WORK TO COMPLETE :: Repeat the listing below word for word, stopping after the line that contains "foot ring, channel".

DATA EXCERPT ::

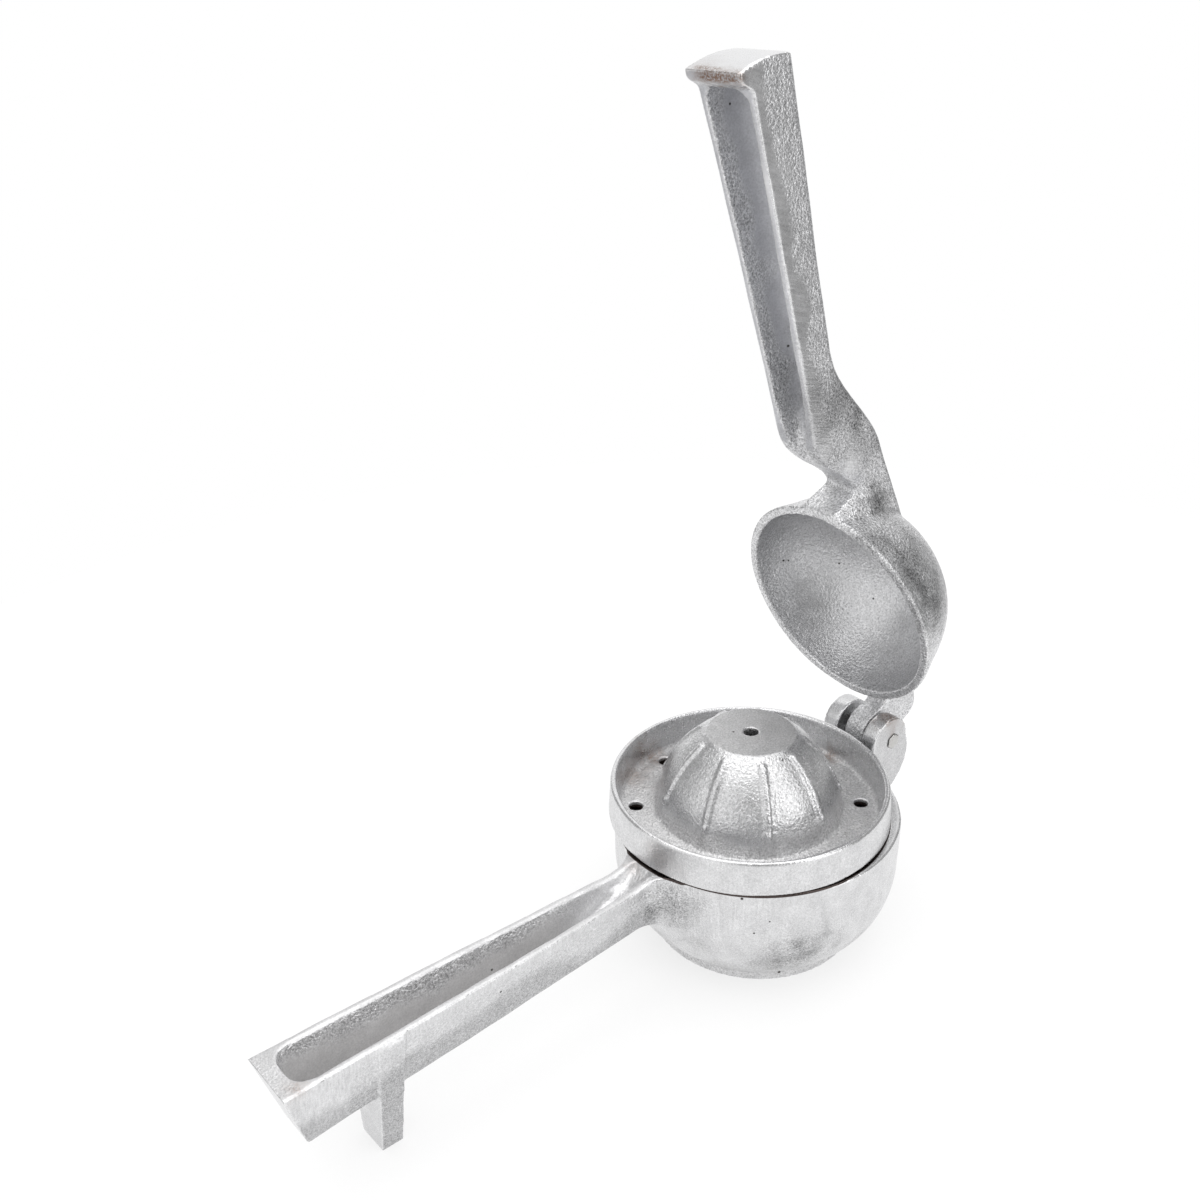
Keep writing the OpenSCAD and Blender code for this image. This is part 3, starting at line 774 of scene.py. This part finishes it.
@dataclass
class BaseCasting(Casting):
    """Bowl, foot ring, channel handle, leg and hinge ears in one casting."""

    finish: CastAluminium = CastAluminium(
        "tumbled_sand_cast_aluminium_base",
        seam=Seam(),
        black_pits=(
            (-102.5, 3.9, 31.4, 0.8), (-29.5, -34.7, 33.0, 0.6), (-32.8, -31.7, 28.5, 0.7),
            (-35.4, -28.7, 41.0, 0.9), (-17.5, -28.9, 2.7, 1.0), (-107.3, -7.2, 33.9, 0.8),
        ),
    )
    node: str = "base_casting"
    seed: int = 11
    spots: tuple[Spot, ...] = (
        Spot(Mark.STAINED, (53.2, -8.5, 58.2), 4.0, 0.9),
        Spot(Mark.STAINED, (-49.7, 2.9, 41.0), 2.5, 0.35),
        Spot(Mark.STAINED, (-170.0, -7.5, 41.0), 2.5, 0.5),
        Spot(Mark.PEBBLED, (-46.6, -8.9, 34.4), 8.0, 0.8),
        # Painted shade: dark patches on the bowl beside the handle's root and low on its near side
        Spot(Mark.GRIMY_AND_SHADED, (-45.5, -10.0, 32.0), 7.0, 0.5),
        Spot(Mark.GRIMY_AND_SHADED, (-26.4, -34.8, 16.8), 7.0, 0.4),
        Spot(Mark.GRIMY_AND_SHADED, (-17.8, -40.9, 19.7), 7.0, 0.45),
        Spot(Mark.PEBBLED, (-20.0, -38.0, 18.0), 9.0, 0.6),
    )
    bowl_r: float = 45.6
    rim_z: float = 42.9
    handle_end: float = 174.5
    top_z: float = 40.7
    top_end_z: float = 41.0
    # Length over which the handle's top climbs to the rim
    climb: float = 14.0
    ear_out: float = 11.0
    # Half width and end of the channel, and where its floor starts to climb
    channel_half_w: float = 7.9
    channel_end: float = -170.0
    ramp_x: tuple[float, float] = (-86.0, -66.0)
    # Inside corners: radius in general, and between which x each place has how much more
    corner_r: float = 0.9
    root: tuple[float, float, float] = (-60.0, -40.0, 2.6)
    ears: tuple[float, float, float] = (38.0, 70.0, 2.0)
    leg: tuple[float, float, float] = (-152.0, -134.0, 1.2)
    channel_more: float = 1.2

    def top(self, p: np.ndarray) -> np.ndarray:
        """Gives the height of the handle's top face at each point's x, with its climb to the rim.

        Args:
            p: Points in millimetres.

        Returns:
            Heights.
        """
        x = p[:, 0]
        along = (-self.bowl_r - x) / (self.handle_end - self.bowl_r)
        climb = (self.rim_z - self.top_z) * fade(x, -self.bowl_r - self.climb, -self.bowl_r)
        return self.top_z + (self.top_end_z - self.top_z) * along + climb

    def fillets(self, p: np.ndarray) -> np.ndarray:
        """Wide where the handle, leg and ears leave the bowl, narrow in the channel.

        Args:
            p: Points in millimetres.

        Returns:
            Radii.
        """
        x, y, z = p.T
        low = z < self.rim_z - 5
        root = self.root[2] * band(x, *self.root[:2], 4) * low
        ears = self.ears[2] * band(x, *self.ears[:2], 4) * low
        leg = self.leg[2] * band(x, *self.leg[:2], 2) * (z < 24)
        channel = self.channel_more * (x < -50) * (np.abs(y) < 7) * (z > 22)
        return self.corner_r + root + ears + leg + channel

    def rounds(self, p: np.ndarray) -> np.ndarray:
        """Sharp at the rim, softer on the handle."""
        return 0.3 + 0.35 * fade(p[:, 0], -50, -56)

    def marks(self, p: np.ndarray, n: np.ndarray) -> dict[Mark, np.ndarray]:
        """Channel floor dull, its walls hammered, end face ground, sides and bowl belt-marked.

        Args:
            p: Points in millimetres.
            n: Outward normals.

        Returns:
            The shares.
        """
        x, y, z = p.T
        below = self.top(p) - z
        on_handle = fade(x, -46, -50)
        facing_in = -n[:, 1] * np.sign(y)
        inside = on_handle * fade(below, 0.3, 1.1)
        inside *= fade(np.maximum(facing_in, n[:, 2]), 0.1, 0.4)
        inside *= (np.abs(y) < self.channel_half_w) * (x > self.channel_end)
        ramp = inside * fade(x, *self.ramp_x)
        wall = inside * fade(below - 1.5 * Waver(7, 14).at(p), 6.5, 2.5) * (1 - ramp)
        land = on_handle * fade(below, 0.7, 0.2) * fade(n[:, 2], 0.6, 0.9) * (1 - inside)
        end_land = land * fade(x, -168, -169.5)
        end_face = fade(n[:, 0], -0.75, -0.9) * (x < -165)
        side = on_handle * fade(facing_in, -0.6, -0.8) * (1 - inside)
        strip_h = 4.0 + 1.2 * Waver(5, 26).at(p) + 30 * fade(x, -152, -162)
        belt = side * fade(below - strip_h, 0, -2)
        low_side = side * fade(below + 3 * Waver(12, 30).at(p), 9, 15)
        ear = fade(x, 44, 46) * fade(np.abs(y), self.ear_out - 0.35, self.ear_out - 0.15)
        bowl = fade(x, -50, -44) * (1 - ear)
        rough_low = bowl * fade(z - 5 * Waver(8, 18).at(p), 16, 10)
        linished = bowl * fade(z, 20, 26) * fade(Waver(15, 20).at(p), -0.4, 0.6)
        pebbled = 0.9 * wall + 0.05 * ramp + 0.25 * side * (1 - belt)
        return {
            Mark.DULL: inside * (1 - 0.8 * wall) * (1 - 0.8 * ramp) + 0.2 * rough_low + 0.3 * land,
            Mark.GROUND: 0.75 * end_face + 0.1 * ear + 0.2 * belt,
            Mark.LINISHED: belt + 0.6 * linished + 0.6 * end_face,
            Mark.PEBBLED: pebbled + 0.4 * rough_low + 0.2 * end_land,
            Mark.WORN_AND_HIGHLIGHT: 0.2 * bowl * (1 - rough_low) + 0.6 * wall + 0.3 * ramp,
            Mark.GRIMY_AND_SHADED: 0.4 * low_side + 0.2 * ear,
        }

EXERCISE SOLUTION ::
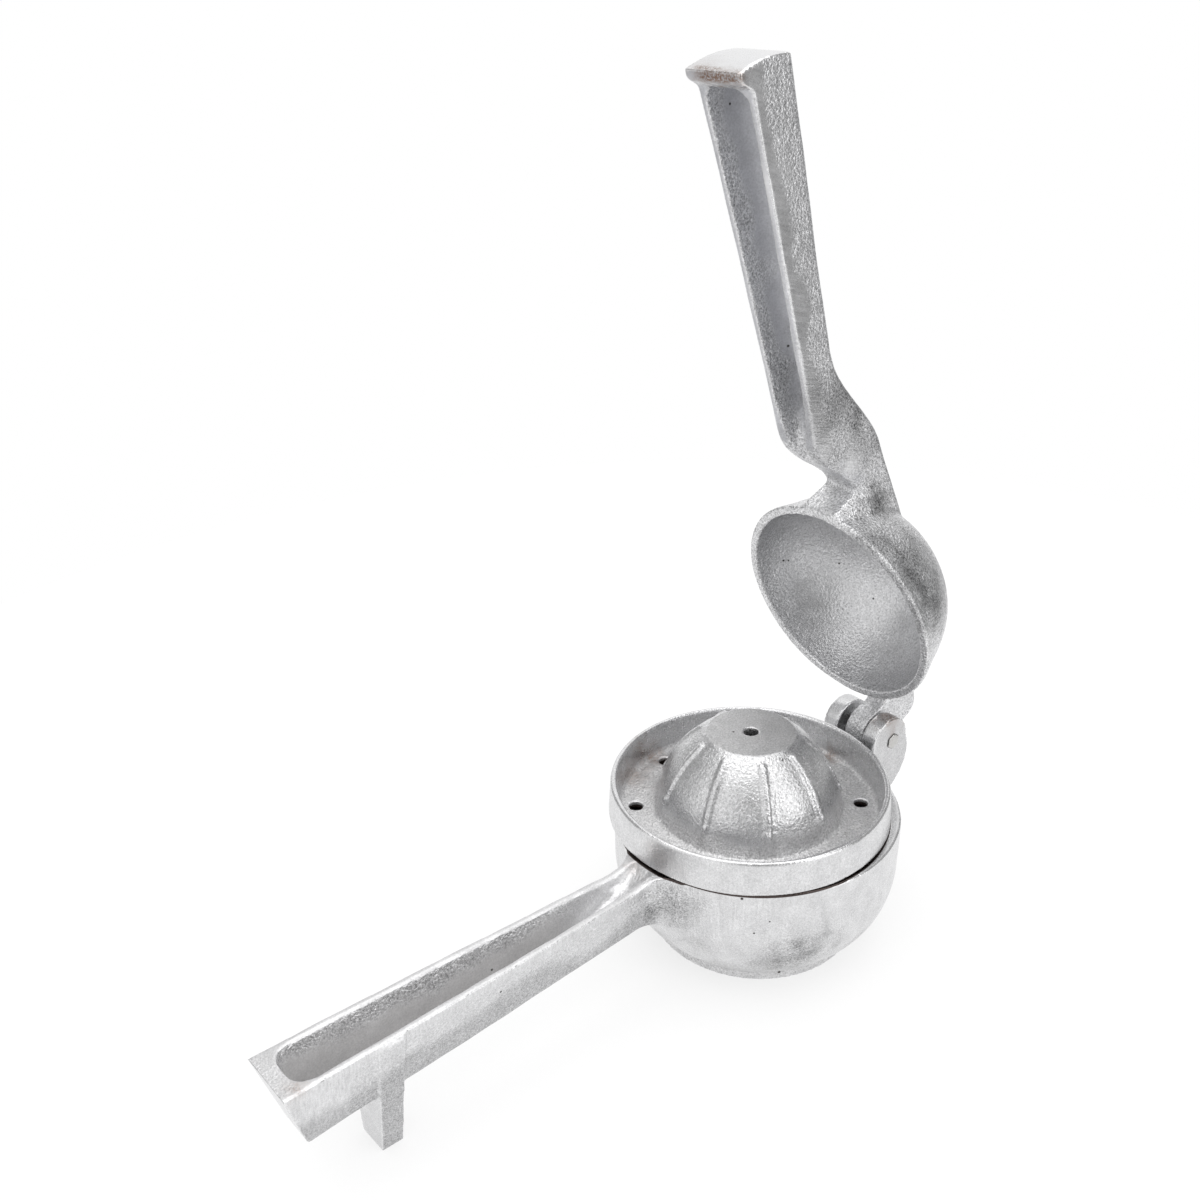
Keep writing the OpenSCAD and Blender code for this image. This is part 3, starting at line 774 of scene.py. This part finishes it.
@dataclass
class BaseCasting(Casting):
    """Bowl, foot ring, channel handle, leg and hinge ears in one casting."""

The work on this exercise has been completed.